→ **Given data**:
────────────────────

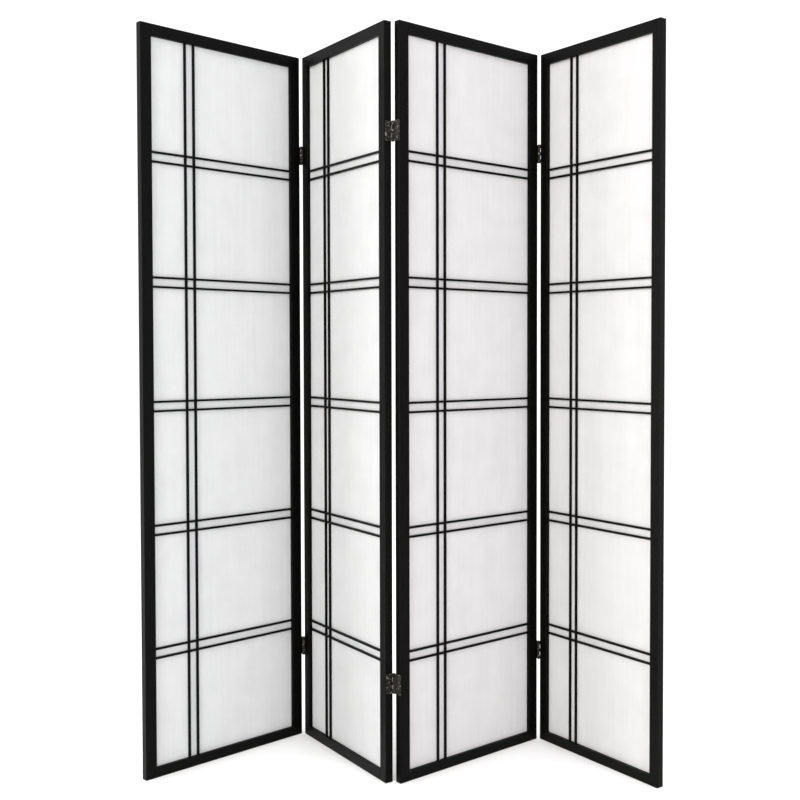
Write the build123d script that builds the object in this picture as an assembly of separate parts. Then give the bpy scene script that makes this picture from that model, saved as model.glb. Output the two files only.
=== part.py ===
from build123d import *
import math
import os

# Four-panel folding room divider screen. Each panel is a slim wooden frame that holds a
# sheet of fibre paper between a front and a back lattice of thin bars. Neighbouring panels
# are joined by two double-acting hinges, so every fold can close towards either side.
#
# Panel frame: X runs along the panel from its left edge, Y is the depth behind its front
# face, Z is the height above the floor. Hinge frame: origin halfway between two panels, at
# half the panel's thickness and half the hinge's height. Lengths in mm, angles in degrees.

# Panels
PANEL_HEIGHT = 1784.0
PANEL_WIDTH = 432.0
PANEL_THICKNESS = 19.0
PANEL_GAP = 8.0  # between the edges of two panels when they stand in line
PANEL_HEADINGS = (50.0, -49.0, 46.0, -47.0)  # the zigzag stance, turned from the X axis

# Frame
STILE_WIDTH = 27.0
TOP_RAIL_HEIGHT = 28.0
BOTTOM_RAIL_HEIGHT = 24.0
EDGE_ROUND = 1.0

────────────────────

Copy the material above back out, exactly as written.

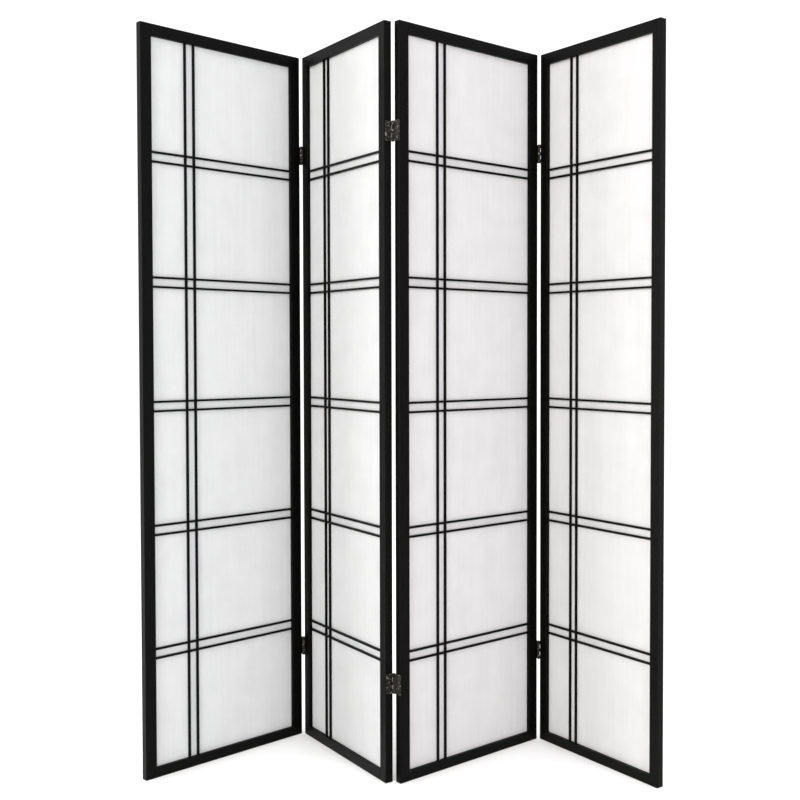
Write the build123d script that builds the object in this picture as an assembly of separate parts. Then give the bpy scene script that makes this picture from that model, saved as model.glb. Output the two files only.
=== part.py ===
from build123d import *
import math
import os

# Four-panel folding room divider screen. Each panel is a slim wooden frame that holds a
# sheet of fibre paper between a front and a back lattice of thin bars. Neighbouring panels
# are joined by two double-acting hinges, so every fold can close towards either side.
#
# Panel frame: X runs along the panel from its left edge, Y is the depth behind its front
# face, Z is the height above the floor. Hinge frame: origin halfway between two panels, at
# half the panel's thickness and half the hinge's height. Lengths in mm, angles in degrees.

# Panels
PANEL_HEIGHT = 1784.0
PANEL_WIDTH = 432.0
PANEL_THICKNESS = 19.0
PANEL_GAP = 8.0  # between the edges of two panels when they stand in line
PANEL_HEADINGS = (50.0, -49.0, 46.0, -47.0)  # the zigzag stance, turned from the X axis

# Frame
STILE_WIDTH = 27.0
TOP_RAIL_HEIGHT = 28.0
BOTTOM_RAIL_HEIGHT = 24.0
EDGE_ROUND = 1.0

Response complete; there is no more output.